Paul Schulman (he/him)
Board Member | Treasurer
Paul works as the Director of Finance at the Fair Food Program, where he has monitored the distribution of over 36 million dollars of Fair Food Program Premium through the supply chains of companies like Walmart, Subway, McDonald’s, and Burger King. Paul has been the lead auditor on nearly one hundred financial audits along the East Coast and has consulted with new practitioners of the Worker-driven Social Responsibility model on implementation in new industries and geographies. He has worked with Participating Growers in the Fair Food Program on how best to adapt their payroll systems to better comply with the Code of Conduct. Prior to joining the FFP, he studied finance, accounting, and math at Northeastern University, then worked for three years in corporate finance and accounting at various divisions within IBM. He then sought a job that more closely aligned with his increased interest in renewal Judaism, so joined the Institute for Jewish Spirituality, where he served as a bookkeeper. Paul enjoys gardening, cycling, hiking, trail running, KenKen, and trying any vegan food he can find.

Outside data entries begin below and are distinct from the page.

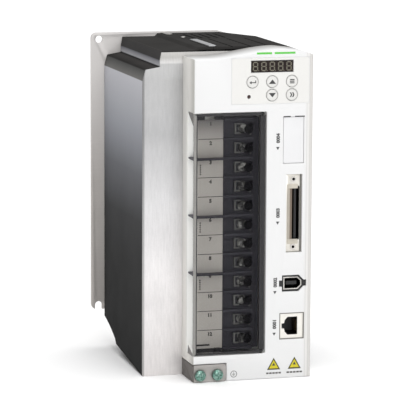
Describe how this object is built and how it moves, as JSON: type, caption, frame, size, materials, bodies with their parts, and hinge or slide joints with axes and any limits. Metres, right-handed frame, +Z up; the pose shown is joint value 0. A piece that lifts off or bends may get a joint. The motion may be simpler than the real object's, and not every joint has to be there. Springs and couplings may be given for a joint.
{
  "type": "servo drive",
  "caption": "Wall-mounted servo drive with a hinged smoked terminal cover, keypad and display, stacked signal sockets, dark vented case and steel mounting plate.",
  "frame": {"origin": "bottom centre of the whole drive's box", "axes": "front faces -Y, +X to the right seen from the front, +Z up"},
  "size_m": [0.121, 0.142, 0.2264],
  "materials": {
    "plate_metal": "zinc plated sheet steel, satin, slightly warm grey",
    "dark_shell": "charcoal satin paint that reads blue-grey near the top and almost black low down",
    "aluminium": "plain extruded aluminium, satin",
    "brushed_panel": "fine grained light grey sheet metal with a soft sheen",
    "white_plastic": "warm white moulded plastic, very fine texture",
    "smoked_plastic": "smoked clear polycarbonate, polished",
    "steel": "nickel plated steel",
    "terminal_plastic": "charcoal glass-filled plastic",
    "label_white": "white label stock on a plastic carrier",
    "green_zinc": "green passivated steel, bright on the cross recess edges",
    "membrane_white": "white polyester film with thin grey key rings",
    "display_dark": "dark filter window over unlit grey segments",
    "black_plastic": "black moulded plastic",
    "lamp_red": "dark red lamp lens, unlit",
    "jack_metal": "bright tinned jack shield",
    "board_green": "solder-masked circuit board",
    "sleeve_blue": "dark blue capacitor sleeve"
  },
  "bodies": {
    "root": {"mounting_plate": "plate_metal", "case_left_half": "dark_shell", "case_right_half": "dark_shell", "top_seam_strip": "aluminium", "front_panel": "brushed_panel", "front_housing": "white_plastic", "hinge_pin_lower": "steel", "hinge_pin_upper": "steel", "terminal_block": "terminal_plastic", "terminal_label_carrier": "label_white", "ground_bracket": "plate_metal", "ground_screw_left": "green_zinc", "ground_screw_right": "green_zinc", "keypad_overlay": "membrane_white", "display_window": "display_dark", "display_module": "black_plastic", "charge_lamp": "lamp_red", "control_connector_shell": "steel", "control_connector_tongue": "black_plastic", "bus_socket_shell": "steel", "bus_socket_tongue": "black_plastic", "network_jack": "jack_metal", "option_cover": "white_plastic", "control_board": "board_green", "power_board": "board_green", "heat_sink": "aluminium", "power_module": "black_plastic", "inrush_relay": "black_plastic", "brake_resistor": "aluminium", "fan_frame": "black_plastic", "terminal_screw_1": "steel", "terminal_screw_2": "steel", "terminal_screw_3": "steel", "terminal_screw_4": "steel", "terminal_screw_5": "steel", "terminal_screw_6": "steel", "terminal_screw_7": "steel", "terminal_screw_8": "steel", "terminal_screw_9": "steel", "terminal_screw_10": "steel", "terminal_screw_11": "steel", "terminal_screw_12": "steel", "group_divider_1": "terminal_plastic", "bus_capacitor_1": "sleeve_blue", "group_divider_2": "terminal_plastic", "bus_capacitor_2": "sleeve_blue", "group_divider_3": "terminal_plastic", "bus_capacitor_3": "sleeve_blue", "switch_enter": "black_plastic", "switch_up": "black_plastic", "switch_mode": "black_plastic", "switch_down": "black_plastic", "switch_shift": "black_plastic"},
    "cover": {"terminal_cover": "smoked_plastic"},
    "rotor": {"fan_rotor": "black_plastic"},
    "button_enter": {"key_enter": "membrane_white"},
    "button_up": {"key_up": "membrane_white"},
    "button_mode": {"key_mode": "membrane_white"},
    "button_down": {"key_down": "membrane_white"},
    "button_shift": {"key_shift": "membrane_white"}
  },
  "joints": [
    {"name": "cover_hinge", "type": "hinge", "parent": "root", "child": "cover", "pos_m": [0.0253, -0.06617, 0.1009], "axis": [0, 0, 1], "range_deg": [0, 90]},
    {"name": "fan_spin", "type": "hinge", "parent": "root", "child": "rotor", "pos_m": [0.0071, 0.04353, 0.21], "axis": [0, 0, 1], "continuous": true},
    {"name": "enter_press", "type": "slide", "parent": "root", "child": "button_enter", "axis": [0, 1, 0], "range_m": [0, 0.0005], "stiffness_N_per_m": 1500},
    {"name": "up_press", "type": "slide", "parent": "root", "child": "button_up", "axis": [0, 1, 0], "range_m": [0, 0.0005], "stiffness_N_per_m": 1500},
    {"name": "mode_press", "type": "slide", "parent": "root", "child": "button_mode", "axis": [0, 1, 0], "range_m": [0, 0.0005], "stiffness_N_per_m": 1500},
    {"name": "down_press", "type": "slide", "parent": "root", "child": "button_down", "axis": [0, 1, 0], "range_m": [0, 0.0005], "stiffness_N_per_m": 1500},
    {"name": "shift_press", "type": "slide", "parent": "root", "child": "button_shift", "axis": [0, 1, 0], "range_m": [0, 0.0005], "stiffness_N_per_m": 1500}
  ]
}
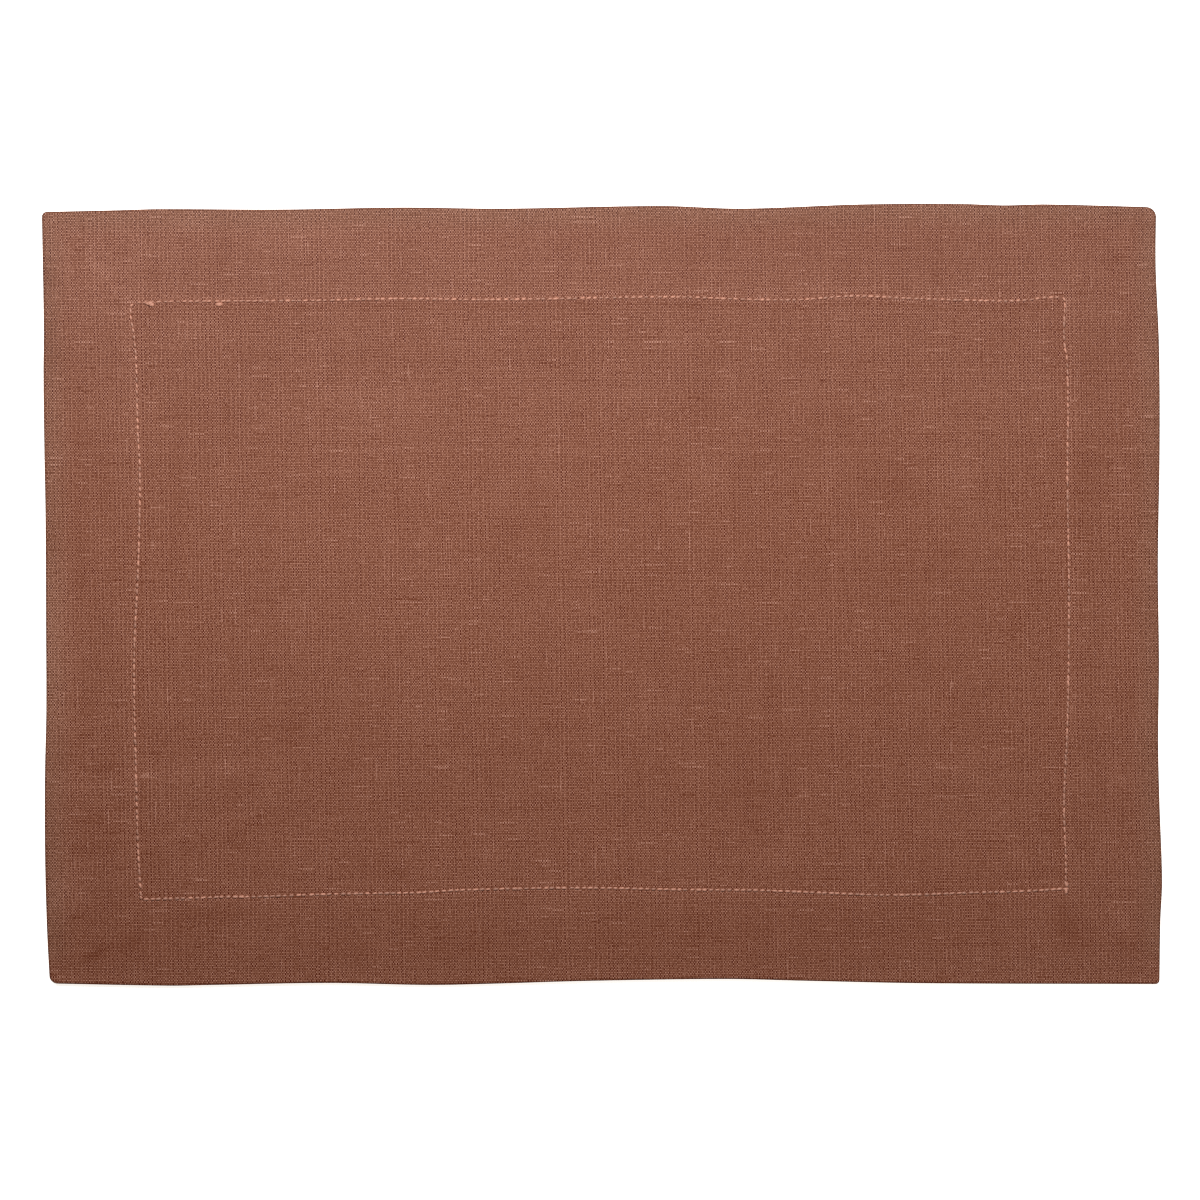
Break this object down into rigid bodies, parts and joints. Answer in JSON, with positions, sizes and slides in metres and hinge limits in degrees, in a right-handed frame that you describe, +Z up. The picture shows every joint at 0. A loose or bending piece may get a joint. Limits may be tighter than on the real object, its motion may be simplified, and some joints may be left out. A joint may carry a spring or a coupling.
{
  "type": "fabric placemat",
  "caption": "Rectangular woven linen placemat with a wide turned hem, mitred corners and a sewn line inside the hem, lying flat.",
  "frame": {"origin": "middle of the underside, on the surface the mat lies on", "axes": "+X along the long sides, +Y along the short sides, +Z up out of the face"},
  "size_m": [0.5024, 0.3506, 0.0028],
  "materials": {
    "linen": "matt plain-woven linen, terracotta brown, slubby yarn"
  },
  "bodies": {
    "root": {"placemat_cloth": "linen"}
  },
  "joints": []
}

Judy Seldin-Cohen (she/her)
Judy is an author, speaker and community activist. Her book Recharging Judaism, co-authored with her then-synagogue rabbi, inspires and guides synagogues to civic engagement outside their building walls. Her article in Hadassah Magazine “Farmer Daughter, Uptown Mother” discusses the contrasts between her life and the one chosen by SJ Seldin, co-founder of Jewish Farmer Network. Her recent essay “Beyond Casseroles” is included in the anthology Impact: Personal Portraits of Activism, describing her community organizing work for affordable housing. Judy is an experienced non-profit board member, currently serving as board chair of A Way Home, a $26 million housing endowment and previously serving as board chair of Time Out Youth, an agency serving LGBTQ youth. She has also served on boards for her synagogue, the Charlotte Lesbian & Gay Fund, and other agencies in Charlotte. Judy joined the Jewish Farmer Network board in 2018 to assist SJ and Shani with governance. Judy lives in Charlotte NC with her husband, Jeff Cohen.
Gavi Welbel (she/they)
Gavi is a young farmer and co-founder of Zumwalt Acres: A Regenerative Agriculture Community located in Sheldon, Illinois on unceded homeland of Kickapoo, Peoria, Kaskaskia, Potawatomi, Myaamia, and Očhéthi Šakówiŋ peoples. Gavi is also a junior at Yale University studying mechanical engineering and earth and planetary sciences. They are passionate about environmental justice, their research in soil carbon sequestration, and baking sourdough bread. In her free time, she loves to dance, take long walks, and cook communal meals. Gavi believes that the environmental and agrarian undertones of Jewish commandments and customs should not be seen as auxiliary, but necessary to fully understand and celebrate our tradition. She is excited to help build a future of Jewish farming that catalyzes a commitment from Jewish communities to tend to the earth, to address climate change, and to take care of one another. In this process, we will cultivate solidarity with other communities and we will reimagine more harmonious human relationships with non-human earth systems.